* start *
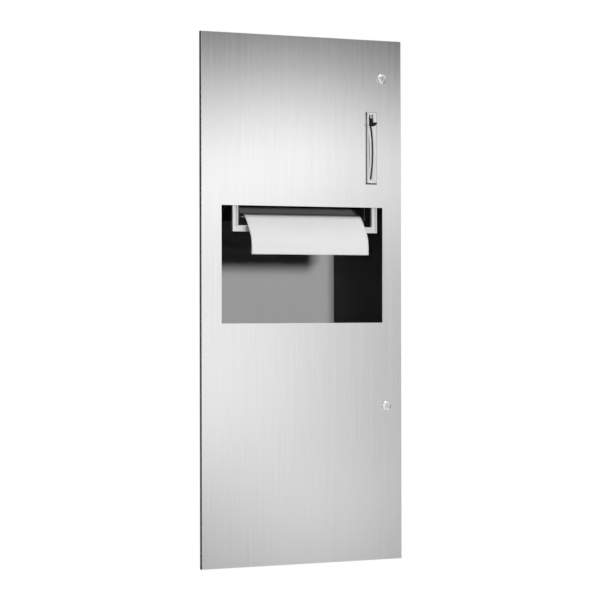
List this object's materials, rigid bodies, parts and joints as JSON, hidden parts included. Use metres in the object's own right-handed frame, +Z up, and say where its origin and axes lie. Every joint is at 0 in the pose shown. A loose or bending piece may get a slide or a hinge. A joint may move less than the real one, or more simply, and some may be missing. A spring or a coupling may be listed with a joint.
{
  "type": "recessed towel dispenser with waste bin",
  "caption": "Recessed washroom unit with one brushed steel door: a lever feeds roll towel out above a window, and a waste bin stands behind the lower part.",
  "frame": {"origin": "in the plane of the finished wall, on which the cabinet's flange rests, behind the centre of the door", "axes": "+X to the right as seen from the room, +Y into the wall, +Z up"},
  "size_m": [0.438, 0.2795, 1.041],
  "materials": {
    "cabinet_steel": "satin, lightly brushed stainless steel",
    "brushed_steel": "vertical-grain satin stainless steel",
    "frame_steel": "satin stainless steel",
    "hinge_steel": "plain stainless steel",
    "lock_chrome": "bright plated",
    "zinc_steel": "zinc plated, satin",
    "black_chassis": "matt black",
    "guide_grey": "matt dark grey",
    "black_plastic": "satin moulded plastic",
    "bearing_plastic": "natural acetal",
    "roller_rubber": "matt",
    "spring_steel": "bright drawn wire",
    "towel_paper": "white, lightly embossed",
    "core_card": "plain spiral-wound card",
    "bin_plastic": "moulded grey plastic"
  },
  "bodies": {
    "cabinet": {"cabinet_back": "cabinet_steel", "cabinet_left_side": "cabinet_steel", "cabinet_right_side": "cabinet_steel", "cabinet_top": "cabinet_steel", "cabinet_bottom": "cabinet_steel", "hinge_leaf_cabinet": "hinge_steel", "hinge_pin": "hinge_steel", "upper_strike": "hinge_steel", "lower_strike": "hinge_steel", "chassis_back": "black_chassis", "chassis_left_plate": "black_chassis", "chassis_right_plate": "black_chassis", "chassis_screws": "zinc_steel", "feed_bushes": "bearing_plastic", "right_core_plug": "black_plastic", "right_plug_bolt": "zinc_steel", "plug_bracket": "black_chassis", "plug_bush": "bearing_plastic", "plug_spring": "spring_steel", "lower_guide": "black_chassis", "tear_bar": "frame_steel", "front_cover": "black_chassis", "towel_frame": "frame_steel", "trim_screws": "zinc_steel", "lever_guard": "brushed_steel", "upper_guide": "guide_grey", "lever_pivot_stud": "zinc_steel", "lever_clip": "zinc_steel", "spring_post": "zinc_steel", "lever_spring": "spring_steel", "paper_web": "towel_paper", "pinch_springs": "spring_steel"},
    "door": {"door_panel": "brushed_steel", "hinge_leaf_door": "hinge_steel", "upper_lock_body": "lock_chrome", "upper_lock_nut": "lock_chrome", "lower_lock_body": "lock_chrome", "lower_lock_nut": "lock_chrome"},
    "upper_lock": {"upper_lock_plug": "lock_chrome", "upper_lock_cam": "zinc_steel", "upper_cam_screw": "zinc_steel"},
    "lower_lock": {"lower_lock_plug": "lock_chrome", "lower_lock_cam": "zinc_steel", "lower_cam_screw": "zinc_steel"},
    "lever": {"lever_arm": "zinc_steel", "lever_bush": "bearing_plastic", "lever_grip": "black_plastic"},
    "pinion": {"drive_pinion": "bearing_plastic", "one_way_clutch": "zinc_steel"},
    "feed_roller": {"feed_shaft": "zinc_steel", "feed_sleeves": "roller_rubber", "feed_clips": "zinc_steel"},
    "pinch_carriage": {"pinch_bearings": "bearing_plastic"},
    "pinch_roller": {"pinch_shaft": "zinc_steel", "pinch_sleeves": "roller_rubber"},
    "roll": {"paper_roll": "towel_paper", "roll_core": "core_card"},
    "core_plug": {"left_core_plug": "black_plastic", "plug_knob": "black_plastic"},
    "waste_bin": {"waste_bin": "bin_plastic"}
  },
  "joints": [
    {"name": "door_swing", "type": "hinge", "parent": "cabinet", "child": "door", "pos_m": [-0.215, -0.0054, 0], "axis": [0, 0, -1], "range_deg": [0, 110]},
    {"name": "upper_lock_turn", "type": "hinge", "parent": "door", "child": "upper_lock", "pos_m": [0.1748, 0.0042, 0.4429], "axis": [0, -1, 0], "range_deg": [0, 90]},
    {"name": "lower_lock_turn", "type": "hinge", "parent": "door", "child": "lower_lock", "pos_m": [0.1842, 0.0042, -0.2122], "axis": [0, -1, 0], "range_deg": [0, 90]},
    {"name": "lever_pull", "type": "hinge", "parent": "cabinet", "child": "lever", "pos_m": [0.151, 0.169, 0.296], "axis": [1, 0, 0], "range_deg": [0, 33], "stiffness_Nm_per_rad": 0.72, "springref_deg": -36.1, "deforming": ["lever_spring"]},
    {"name": "pinion_turn", "type": "hinge", "parent": "cabinet", "child": "pinion", "pos_m": [0.151, 0.05693, 0.21547], "axis": [1, 0, 0], "range_deg": [-271.1, 0]},
    {"name": "feed_roller_turn", "type": "hinge", "parent": "cabinet", "child": "feed_roller", "pos_m": [0.0066, 0.05693, 0.21547], "axis": [1, 0, 0], "range_deg": [-271.1, 0]},
    {"name": "pinch_release", "type": "slide", "parent": "cabinet", "child": "pinch_carriage", "axis": [0, 0.6118, -0.791], "range_m": [0, 0.003], "stiffness_N_per_m": 2000, "springref_m": -0.001, "deforming": ["pinch_springs"]},
    {"name": "pinch_roller_turn", "type": "hinge", "parent": "pinch_carriage", "child": "pinch_roller", "pos_m": [0.0066, 0.07724, 0.18921], "axis": [1, 0, 0], "range_deg": [0, 451.5]},
    {"name": "roll_turn", "type": "hinge", "parent": "cabinet", "child": "roll", "pos_m": [0.0066, 0.1016, 0.34407], "axis": [1, 0, 0], "range_deg": [-58.51, 0]},
    {"name": "core_plug_release", "type": "slide", "parent": "cabinet", "child": "core_plug", "axis": [-1, 0, 0], "range_m": [0, 0.014], "stiffness_N_per_m": 400, "springref_m": -0.005, "deforming": ["plug_spring"]},
    {"name": "bin_lift", "type": "slide", "parent": "cabinet", "child": "waste_bin", "axis": [0, 0, 1], "range_m": [0, 0.025]}
  ],
  "couplings": [
    {"joint": "pinion_turn", "follows": "lever_pull", "ratio": -8.2},
    {"joint": "feed_roller_turn", "follows": "lever_pull", "ratio": -8.2},
    {"joint": "pinch_roller_turn", "follows": "lever_pull", "ratio": 13.667},
    {"joint": "roll_turn", "follows": "lever_pull", "ratio": -1.7578}
  ]
}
* end *
What the exercise asks:
Return the whole listing exactly, with every line included.

Output:
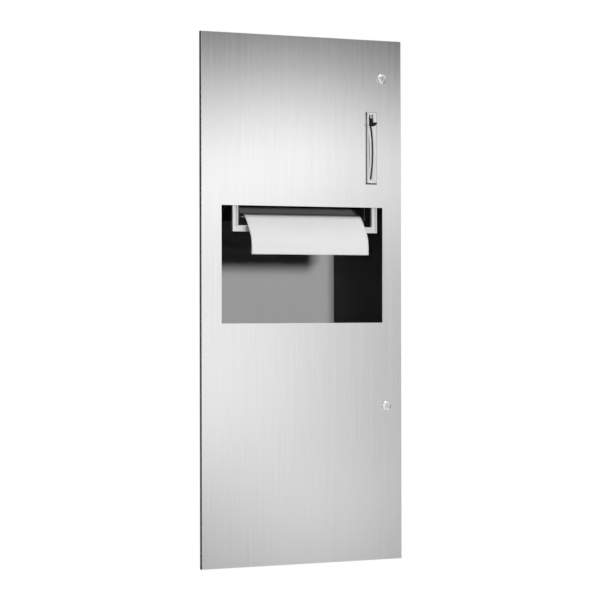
List this object's materials, rigid bodies, parts and joints as JSON, hidden parts included. Use metres in the object's own right-handed frame, +Z up, and say where its origin and axes lie. Every joint is at 0 in the pose shown. A loose or bending piece may get a slide or a hinge. A joint may move less than the real one, or more simply, and some may be missing. A spring or a coupling may be listed with a joint.
{
  "type": "recessed towel dispenser with waste bin",
  "caption": "Recessed washroom unit with one brushed steel door: a lever feeds roll towel out above a window, and a waste bin stands behind the lower part.",
  "frame": {"origin": "in the plane of the finished wall, on which the cabinet's flange rests, behind the centre of the door", "axes": "+X to the right as seen from the room, +Y into the wall, +Z up"},
  "size_m": [0.438, 0.2795, 1.041],
  "materials": {
    "cabinet_steel": "satin, lightly brushed stainless steel",
    "brushed_steel": "vertical-grain satin stainless steel",
    "frame_steel": "satin stainless steel",
    "hinge_steel": "plain stainless steel",
    "lock_chrome": "bright plated",
    "zinc_steel": "zinc plated, satin",
    "black_chassis": "matt black",
    "guide_grey": "matt dark grey",
    "black_plastic": "satin moulded plastic",
    "bearing_plastic": "natural acetal",
    "roller_rubber": "matt",
    "spring_steel": "bright drawn wire",
    "towel_paper": "white, lightly embossed",
    "core_card": "plain spiral-wound card",
    "bin_plastic": "moulded grey plastic"
  },
  "bodies": {
    "cabinet": {"cabinet_back": "cabinet_steel", "cabinet_left_side": "cabinet_steel", "cabinet_right_side": "cabinet_steel", "cabinet_top": "cabinet_steel", "cabinet_bottom": "cabinet_steel", "hinge_leaf_cabinet": "hinge_steel", "hinge_pin": "hinge_steel", "upper_strike": "hinge_steel", "lower_strike": "hinge_steel", "chassis_back": "black_chassis", "chassis_left_plate": "black_chassis", "chassis_right_plate": "black_chassis", "chassis_screws": "zinc_steel", "feed_bushes": "bearing_plastic", "right_core_plug": "black_plastic", "right_plug_bolt": "zinc_steel", "plug_bracket": "black_chassis", "plug_bush": "bearing_plastic", "plug_spring": "spring_steel", "lower_guide": "black_chassis", "tear_bar": "frame_steel", "front_cover": "black_chassis", "towel_frame": "frame_steel", "trim_screws": "zinc_steel", "lever_guard": "brushed_steel", "upper_guide": "guide_grey", "lever_pivot_stud": "zinc_steel", "lever_clip": "zinc_steel", "spring_post": "zinc_steel", "lever_spring": "spring_steel", "paper_web": "towel_paper", "pinch_springs": "spring_steel"},
    "door": {"door_panel": "brushed_steel", "hinge_leaf_door": "hinge_steel", "upper_lock_body": "lock_chrome", "upper_lock_nut": "lock_chrome", "lower_lock_body": "lock_chrome", "lower_lock_nut": "lock_chrome"},
    "upper_lock": {"upper_lock_plug": "lock_chrome", "upper_lock_cam": "zinc_steel", "upper_cam_screw": "zinc_steel"},
    "lower_lock": {"lower_lock_plug": "lock_chrome", "lower_lock_cam": "zinc_steel", "lower_cam_screw": "zinc_steel"},
    "lever": {"lever_arm": "zinc_steel", "lever_bush": "bearing_plastic", "lever_grip": "black_plastic"},
    "pinion": {"drive_pinion": "bearing_plastic", "one_way_clutch": "zinc_steel"},
    "feed_roller": {"feed_shaft": "zinc_steel", "feed_sleeves": "roller_rubber", "feed_clips": "zinc_steel"},
    "pinch_carriage": {"pinch_bearings": "bearing_plastic"},
    "pinch_roller": {"pinch_shaft": "zinc_steel", "pinch_sleeves": "roller_rubber"},
    "roll": {"paper_roll": "towel_paper", "roll_core": "core_card"},
    "core_plug": {"left_core_plug": "black_plastic", "plug_knob": "black_plastic"},
    "waste_bin": {"waste_bin": "bin_plastic"}
  },
  "joints": [
    {"name": "door_swing", "type": "hinge", "parent": "cabinet", "child": "door", "pos_m": [-0.215, -0.0054, 0], "axis": [0, 0, -1], "range_deg": [0, 110]},
    {"name": "upper_lock_turn", "type": "hinge", "parent": "door", "child": "upper_lock", "pos_m": [0.1748, 0.0042, 0.4429], "axis": [0, -1, 0], "range_deg": [0, 90]},
    {"name": "lower_lock_turn", "type": "hinge", "parent": "door", "child": "lower_lock", "pos_m": [0.1842, 0.0042, -0.2122], "axis": [0, -1, 0], "range_deg": [0, 90]},
    {"name": "lever_pull", "type": "hinge", "parent": "cabinet", "child": "lever", "pos_m": [0.151, 0.169, 0.296], "axis": [1, 0, 0], "range_deg": [0, 33], "stiffness_Nm_per_rad": 0.72, "springref_deg": -36.1, "deforming": ["lever_spring"]},
    {"name": "pinion_turn", "type": "hinge", "parent": "cabinet", "child": "pinion", "pos_m": [0.151, 0.05693, 0.21547], "axis": [1, 0, 0], "range_deg": [-271.1, 0]},
    {"name": "feed_roller_turn", "type": "hinge", "parent": "cabinet", "child": "feed_roller", "pos_m": [0.0066, 0.05693, 0.21547], "axis": [1, 0, 0], "range_deg": [-271.1, 0]},
    {"name": "pinch_release", "type": "slide", "parent": "cabinet", "child": "pinch_carriage", "axis": [0, 0.6118, -0.791], "range_m": [0, 0.003], "stiffness_N_per_m": 2000, "springref_m": -0.001, "deforming": ["pinch_springs"]},
    {"name": "pinch_roller_turn", "type": "hinge", "parent": "pinch_carriage", "child": "pinch_roller", "pos_m": [0.0066, 0.07724, 0.18921], "axis": [1, 0, 0], "range_deg": [0, 451.5]},
    {"name": "roll_turn", "type": "hinge", "parent": "cabinet", "child": "roll", "pos_m": [0.0066, 0.1016, 0.34407], "axis": [1, 0, 0], "range_deg": [-58.51, 0]},
    {"name": "core_plug_release", "type": "slide", "parent": "cabinet", "child": "core_plug", "axis": [-1, 0, 0], "range_m": [0, 0.014], "stiffness_N_per_m": 400, "springref_m": -0.005, "deforming": ["plug_spring"]},
    {"name": "bin_lift", "type": "slide", "parent": "cabinet", "child": "waste_bin", "axis": [0, 0, 1], "range_m": [0, 0.025]}
  ],
  "couplings": [
    {"joint": "pinion_turn", "follows": "lever_pull", "ratio": -8.2},
    {"joint": "feed_roller_turn", "follows": "lever_pull", "ratio": -8.2},
    {"joint": "pinch_roller_turn", "follows": "lever_pull", "ratio": 13.667},
    {"joint": "roll_turn", "follows": "lever_pull", "ratio": -1.7578}
  ]
}